Advertisement

GUEST BLOG: Who is a Modern-Day Marx Brother?

Humorist Roy Bount Jr. and Prof. Lance Duerfahrd of Purdue University joined us Monday to chat about the Marx Brothers' classic film "Duck Soup" (listen back to the show.)

At one point, we pondered who are the rightful heirs to their comedic legacy — who might be a modern-day Marx Brother?

Prof. Duerfahrd had a few more thoughts on the issue, and he sent them along in an email after the show:

"All the examples that were mentioned (Colbert, Borat/Sacha Baron Cohen) seem not to fit the mold. One reason why we cannot recreate the Marx Brother effect today might have something to do with the place of the immigrant in our culture.

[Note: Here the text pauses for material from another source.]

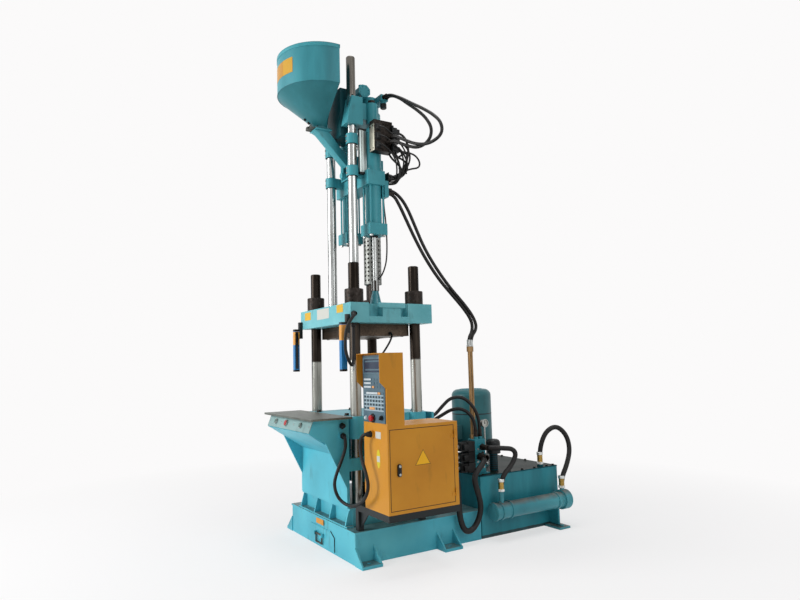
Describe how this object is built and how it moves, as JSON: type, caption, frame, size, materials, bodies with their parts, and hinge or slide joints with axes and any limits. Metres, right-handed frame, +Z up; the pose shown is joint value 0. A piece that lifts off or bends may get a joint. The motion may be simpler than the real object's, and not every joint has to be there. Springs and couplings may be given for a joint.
{
  "type": "vertical injection moulding machine",
  "caption": "Vertical injection moulding machine: upright plasticising unit on a tie-bar clamp over a table, with control cabinet, hopper and rear hydraulic oil unit.",
  "frame": {"origin": "on the floor, under the middle of the four tie bars", "axes": "+Z up along the tie bars and the injection axis, +X to the operator's right (control cabinet side), +Y to the rear (oil tank side)"},
  "size_m": [1.5963, 2.2167, 3.675],
  "materials": {
    "teal_paint": "semi-gloss",
    "yellow_paint": "semi-gloss",
    "bright_steel": "polished",
    "dark_steel": "oiled",
    "table_steel": "worn",
    "black_paint": "satin",
    "zinc_steel": "satin",
    "control_panel": "satin",
    "red_plastic": "gloss",
    "green_plastic": "gloss",
    "black_plastic": "satin",
    "gauge_metal": "polished",
    "curtain_blue": "satin",
    "hose_rubber": "satin"
  },
  "bodies": {
    "base": {"access_cover": "teal_paint", "base_frame": "teal_paint", "button_panel": "zinc_steel", "cabinet_conduit": "hose_rubber", "cabinet_frame": "black_paint", "cabinet_shell": "yellow_paint", "clamp_cylinder": "teal_paint", "control_face": "control_panel", "electric_motor": "teal_paint", "fixed_platen": "dark_steel", "front_housing": "teal_paint", "hydraulic_hoses": "hose_rubber", "oil_cooler": "teal_paint", "oil_tank": "teal_paint", "pedestal": "teal_paint", "pressure_gauge": "gauge_metal", "rear_housing": "teal_paint", "solenoid_valves": "black_paint", "steel_pipes": "zinc_steel", "supply_hoses_lower": "hose_rubber", "switchgear": "zinc_steel", "table_plate": "table_steel", "tank_lid": "black_paint", "tower_housing": "yellow_paint", "valve_manifold": "teal_paint"},
    "clamp_unit": {"upper_platen": "teal_paint", "mould_plate": "dark_steel", "tie_bars": "bright_steel", "tie_bar_nuts": "dark_steel", "clamp_crosshead": "dark_steel", "guide_rods": "bright_steel", "seat_rods": "bright_steel", "light_curtains": "curtain_blue", "platen_cables": "hose_rubber"},
    "injection_carriage": {"carriage": "teal_paint", "seat_cylinders": "teal_paint", "barrel": "zinc_steel", "barrel_guard": "zinc_steel", "hopper": "teal_paint", "hopper_lid": "teal_paint", "feed_chute": "teal_paint", "injection_cylinders": "teal_paint", "injection_manifold": "black_paint", "position_sensor": "zinc_steel", "motor_hoses": "hose_rubber", "heater_cable": "hose_rubber", "supply_hoses_upper": "hose_rubber"},
    "injection_crosshead": {"screw_crosshead": "teal_paint", "hydraulic_motor": "teal_paint"},
    "plasticising_screw": {"screw": "bright_steel"},
    "gate": {"hopper_gate": "zinc_steel"},
    "door": {"cabinet_door": "yellow_paint"},
    "lock": {"door_lock": "bright_steel"},
    "handle": {"access_handle": "bright_steel"},
    "start_left": {"start_button_left": "green_plastic"},
    "start_right": {"start_button_right": "green_plastic"},
    "stop": {"stop_button": "red_plastic"},
    "e_stop": {"emergency_stop": "red_plastic"},
    "selector": {"mode_selector": "black_plastic"},
    "needle": {"gauge_needle": "black_plastic"}
  },
  "joints": [
    {"name": "clamp_slide", "type": "slide", "parent": "base", "child": "clamp_unit", "axis": [0, 0, 1], "range_m": [-0.22, 0], "deforming": ["supply_hoses_lower", "platen_cables"]},
    {"name": "carriage_slide", "type": "slide", "parent": "clamp_unit", "child": "injection_carriage", "axis": [0, 0, 1], "range_m": [-0.18, 0], "deforming": ["supply_hoses_upper"]},
    {"name": "injection_slide", "type": "slide", "parent": "injection_carriage", "child": "injection_crosshead", "axis": [0, 0, 1], "range_m": [0, 0.2], "deforming": ["motor_hoses"]},
    {"name": "screw_turn", "type": "hinge", "parent": "injection_crosshead", "child": "plasticising_screw", "pos_m": [0, 0.09, 3], "axis": [0, 0, 1], "continuous": true},
    {"name": "gate_slide", "type": "slide", "parent": "injection_carriage", "child": "gate", "axis": [0, -1, 0], "range_m": [0, 0.06]},
    {"name": "door_hinge", "type": "hinge", "parent": "base", "child": "door", "pos_m": [0.936, 0.154, 0.65], "axis": [0, 0, 1], "range_deg": [0, 120]},
    {"name": "lock_turn", "type": "hinge", "parent": "door", "child": "lock", "pos_m": [0.929, -0.273, 0.647], "axis": [1, 0, 0], "range_deg": [0, 90]},
    {"name": "handle_hinge", "type": "hinge", "parent": "base", "child": "handle", "pos_m": [0, -0.402, 0.092], "axis": [1, 0, 0], "range_deg": [-80, 0]},
    {"name": "start_left_press", "type": "slide", "parent": "base", "child": "start_left", "axis": [0, 0.9314, -0.364], "range_m": [0, 0.004], "stiffness_N_per_m": 800},
    {"name": "start_right_press", "type": "slide", "parent": "base", "child": "start_right", "axis": [0, 0.9314, -0.364], "range_m": [0, 0.004], "stiffness_N_per_m": 800},
    {"name": "stop_press", "type": "slide", "parent": "base", "child": "stop", "axis": [0, 0.9314, -0.364], "range_m": [0, 0.004], "stiffness_N_per_m": 800},
    {"name": "emergency_stop_press", "type": "slide", "parent": "base", "child": "e_stop", "axis": [0, 1, 0], "range_m": [0, 0.006]},
    {"name": "selector_turn", "type": "hinge", "parent": "base", "child": "selector", "pos_m": [0.879, -0.36, 0.968], "axis": [0, 1, 0], "range_deg": [-45, 45]},
    {"name": "needle_turn", "type": "hinge", "parent": "base", "child": "needle", "pos_m": [0.455, 0.8, 0.826], "axis": [1, 0, 0], "range_deg": [-120, 120]}
  ]
}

It's not clear where the immigrant experience belongs either in our culture or on the screen today (and I'm not talking about the extreme cultural embassadorship of Borat, though it evokes this situation.) The Marxes tap deeply into that experience: they get fabulous mileage out of their real and performed ethnicities (Jewish, Italian, and whatever Zeppo might be). Their comedic struggle is curious: within their films, they both want to integrate into the society around them and also distintegrate that society. Their humor explores accents, misunderstandings, twistings of the English language into new shapes. They are also in a mode of perpetual scramble. Hunger seems to be a real condition to them. Single frames of their films show more joy in eating than there is in all of Babette's Feast. Chaplin may have put the tramp on screen, but the Brothers put the immigrant there.

About the other possibilities for the Groucho trophy: Colbert definitely gives Groucho-like commentary on the news, but it's always about a world he's trying to keep up with, rather than a world he is creating.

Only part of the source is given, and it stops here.